The Heartlander reached out to JCCC spokespeople to ask if they could shed any light on these allegations, whether conservatives are being cancelled at JCCC’s student newspaper, and what the school would tell Wagner in the aftermath.

“Student involvement with The Messenger is a voluntary activity at Johnson County Community College, overseen by a faculty advisor and Advisory Board of local journalists, but run by the student editors,” the college’s statement reads.

“The Messenger staff members and editors are full-time, paid student employees. Student employees must adhere to The Messenger policy manual created by the students, which includes their social media policy. The social media policy was added by students in 2021. All student employees of The Messenger are required to adhere to this policy.

“Ms. Wagner was invited to be on The Messenger staff, but declined, as she did not agree to adhere to The Messenger’s social media policy. The faculty advisor informed her that she was still welcome to be a guest columnist on future stories, and she has had multiple pieces published by The Messenger this past semester. There were no conversations or actions on behalf of the College that were politically motivated.”

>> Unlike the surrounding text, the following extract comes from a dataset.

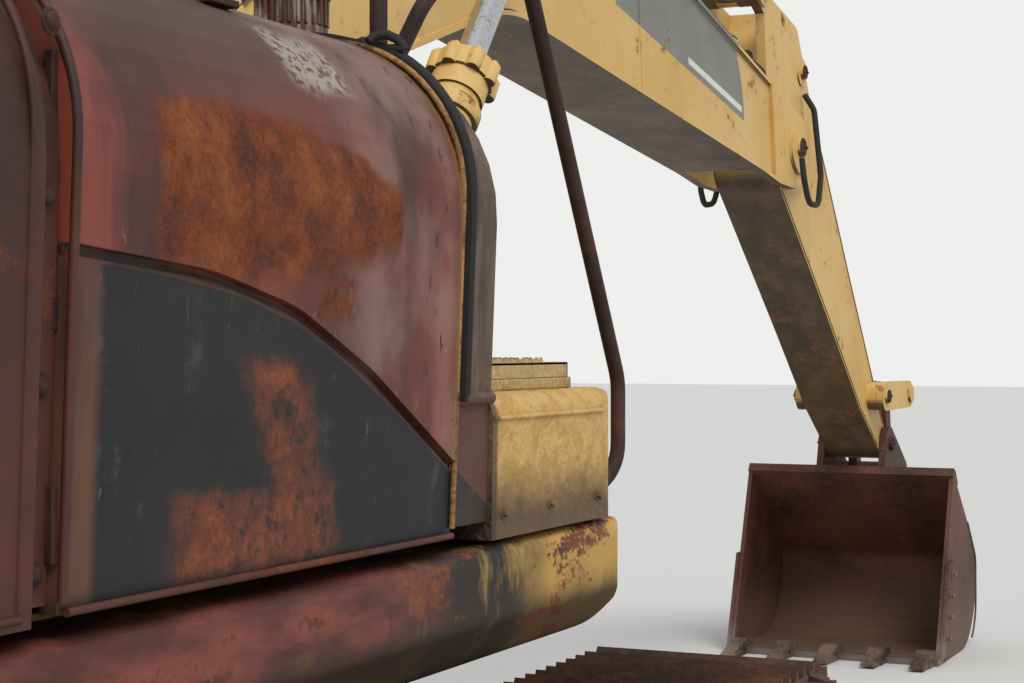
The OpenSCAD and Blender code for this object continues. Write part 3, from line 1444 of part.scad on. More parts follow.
place() mirror_left();
place() work_lamps();
place() boom();
place() boom_pipes();
place() boom_barrels();
place() boom_rods();
place() stick();
place() stick_barrel();
place() stick_rod();
place() bucket_barrel();
place() bucket_rod();
place() idler_links();
place() power_link();
place() bucket();
place() bucket_teeth();
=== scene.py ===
"""Looks of the crawler excavator: finishes for the solids, and the pieces that are too fine for them."""

import json
import math

import bpy
from mathutils import Matrix, Vector


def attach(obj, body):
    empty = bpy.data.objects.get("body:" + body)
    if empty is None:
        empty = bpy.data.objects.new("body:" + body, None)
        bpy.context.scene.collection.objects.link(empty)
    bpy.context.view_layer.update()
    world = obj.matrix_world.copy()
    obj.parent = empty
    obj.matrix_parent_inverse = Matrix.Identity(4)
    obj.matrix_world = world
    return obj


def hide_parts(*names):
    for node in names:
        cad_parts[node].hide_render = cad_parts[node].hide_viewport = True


bl_info = {
    "name": "Crawler Excavator",
    "version": (1, 0, 0),
    "blender": (4, 5, 0),
    "location": "View3D > Sidebar > Excavator",
    "description": "Dresses the packed crawler excavator with its finishes and fine pieces",
    "category": "Object",
}

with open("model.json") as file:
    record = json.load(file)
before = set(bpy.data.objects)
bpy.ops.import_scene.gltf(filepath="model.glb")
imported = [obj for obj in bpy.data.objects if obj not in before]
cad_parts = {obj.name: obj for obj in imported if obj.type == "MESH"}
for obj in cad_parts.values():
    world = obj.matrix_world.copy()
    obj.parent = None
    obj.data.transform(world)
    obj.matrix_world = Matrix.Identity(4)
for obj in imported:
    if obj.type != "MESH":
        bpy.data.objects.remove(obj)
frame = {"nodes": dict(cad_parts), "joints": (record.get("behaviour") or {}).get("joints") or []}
NODES = frame["nodes"]
JOINTS = {j["name"]: j for j in frame["joints"]}
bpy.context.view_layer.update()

# Places of the main pins, in metres in the row frame
FOOT = Vector(JOINTS["boom_lift"]["pos_m"])
TIP = Vector(JOINTS["stick_crowd"]["pos_m"])
BUCKET_PIN = Vector(JOINTS["bucket_curl"]["pos_m"])
SHIFT = FOOT.x - 0.28
BOOM_TURN = math.atan2(TIP.z - FOOT.z, TIP.x - FOOT.x)
KNEE = Vector(JOINTS["power_turn"]["pos_m"])
STICK_TURN = math.atan2(BUCKET_PIN.z - TIP.z, BUCKET_PIN.x - TIP.x)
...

It didn’t have to be this way, Wagner writes in her May 7 article:

“A college, and by extension its student media, should reflect a marketplace of ideas, not a monoculture. A publication that claims to represent students must include ideological diversity, or it’s just propaganda. The moment a paper starts purging dissenters, it ceases to be a journalistic institution and becomes a mouthpiece for left-wingers. When young journalists are taught that dissent is dangerous and conformity is safe, the future of the free press is at risk. …

“Instead of being concerned about having me, a person who says ‘offensive’ things, associated with The Messenger, I wish the faculty advisor had taken a step back and realized that this standard is ridiculous, and that the person complaining was the problem, not me.

“He should never have advised me to censor myself. I shouldn’t have had to make this choice.”